As you might expect from an expansion named Divine Wind, most of the focus is on the Orient. In addition to some new countries and provinces placed around the world, Japan and China are now split into several factions that compete for influence. In Japan, the most powerful Daimyo gets diplomatic options as the Shogun, while China’s three factions provide varied bonuses depending on who is in power the most (China also receives significant bonuses for staying at peace). While this new level of detail is nice for people who are playing either Japan or China, it rarely affects outsiders in a significant way. Essentially, it gives you a new level of internal struggle to worry about, much like the external struggles of the Holy Roman Empire or Papacy in Europe. It would have been nice to extend a similar system to the Native American or African tribes to make them more appealing and less cannon fodder for the incoming Europeans (dang it, I think I just gave them an idea for the next expansion). The horde nations have undergone a change as well, making them at war by default and money the only option for negotiations (translation: they are now really annoying). This makes the hordes behave more like organized rebels (for better or for worse, worse in my opinion), which I suppose is how they were in real life. In fact, you can’t take any of their territory before colonizing it first. While this alteration of the game rules makes use of colonists from land-locked countries that would otherwise have no use for them, it makes it twice as hard to defeat a horde: not only do you have to defeat them militarily, but you also have to plan out your attacks in advance and colonize the right provinces beforehand, which is an extremely tall task for the poorer nations common in the East. Hordes act as dangerous, unpredictable foes for neighboring civilized nations; whether that's necessarily fair or not can be debated.

To reduce both building spam (manic construction when a new tech level is reached) and decision spam (too many magistrates) in one fell swoop, a new production system has been implemented, a balance decision that I approve of. Buildings now require magistrates to start construction, and they have been reorganized in a progressive build order divided by technology (production, trade, government) and combined with some of the province decisions. Trade has been improved: you can now only trade at cities located within range of one of your provinces, resulting in more intense competition in Europe and a greater need for colonial expansion for merchant nations.
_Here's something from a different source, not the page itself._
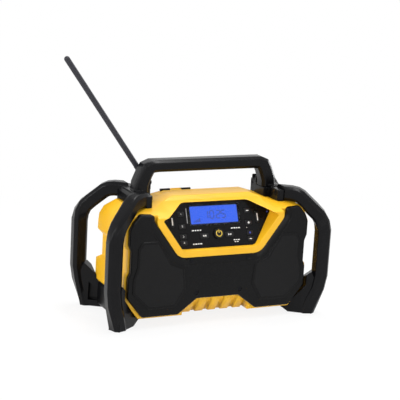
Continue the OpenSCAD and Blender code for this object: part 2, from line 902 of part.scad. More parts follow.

This makes a whole lot more sense: just because Wurzburg knows about Timbuktu doesn’t mean they should be able to send merchants there. By the way, there should be one-button access to the center of trade list, instead of having to access the ledger, click on the economy tab, and go forward three pages; this is something that still hasn't been improved upon. Anyway, countries that own provinces in a center of trade are also given a compete chance bonus for that city, something I just assumed was in the game before now. You are also given bonuses for trading certain goods (like better ships if you trade naval supplies, for example) and the world leader in trade gets even more advantages. Finally, trade winds are more significant, directing European powers more towards their historical colonial realms (Spain and Portugal to South America, England and France northward).

Dragging your allies into war is made easier with the “call allies” button, which seems to occasionally produce larger conflicts on a global scale. Vassals have no choice, but other nations will not earn a stability hit if they join the fray during the first three months. Spheres of influence, a feature of Heir to the Throne, has expanded in importance: more nations in your sphere earns more magistrates and a higher diplomatic skill. Divine Wind also allows you to annex a junior member of a personal union after fifty years, which seems like a really long time to survive without a king or queen. As for the Holy Roman Empire, it is now more difficult to take over non-core territory inside the empire, to decrease the frequency of petty fights that usually erupt in the region. You can also demand the Emperor to rescind the last reform in a peace deal, if keeping the empire fractured is in your best interests.

Divine Wind only allows one advisor of each type, to decrease the one-sided bonuses players enjoyed before (so I have a lot of Master of Mints, what of it?). Cultural tradition also decays, which reduces the spamming of high-quality advisors (you could almost always simply recruit really good people in Heir to the Throne) prevalent in previous games. Other minor improvements include rebels that fight each other, rebalanced prestige, additional missions and events, improved AI, and support for future Paradox Connect achievements. I should also note that the game crashes every time I exit (requiring me to open task manager and go to the error message), which isn't terribly annoying since I was leaving anyway. As a whole, I like the improvements made in Divine Wind: controlling China and Japan is more interesting, buildings are organized better, and advisors and trade are less “gamey”. But it does not offer the comprehensive changes needed for a full expansion, and there are some more (admittedly minor) areas in need of further improvement.

Each Europa Universalis III expansion has had a “killer app”: Napoleon’s Ambition had auto-merchants, In Nomine had missions, and Heir to the Throne had war goals. I fail to find something that dramatic in Divine Wind, and that makes it an optional expansion for all but the most dedicated fans (which includes me, actually). There are a large number of small enhancements: more options for Japan and China, horde nations constantly at war, better use of magistrates, and more historical colonization. Better diplomatic options are also included: calling allies to war, enhanced spheres of influence, and more choices for the holiest of Roman empires. In addition, there are interface and map enhancements borrowed from Victoria 2 to make the game look better. Still, the content is somewhere between a patch and an expansion, and with continuing annoyances like the center of trade list and lack of attention paid to other regions of the world, $20 is a bit steep in my opinion ($10 would have been more reasonable). Divine Wind serves as pretty good evidence that Europa Universalis III has run its course and the series is out of significant ideas for new additions that would dramatically accentuate the gameplay.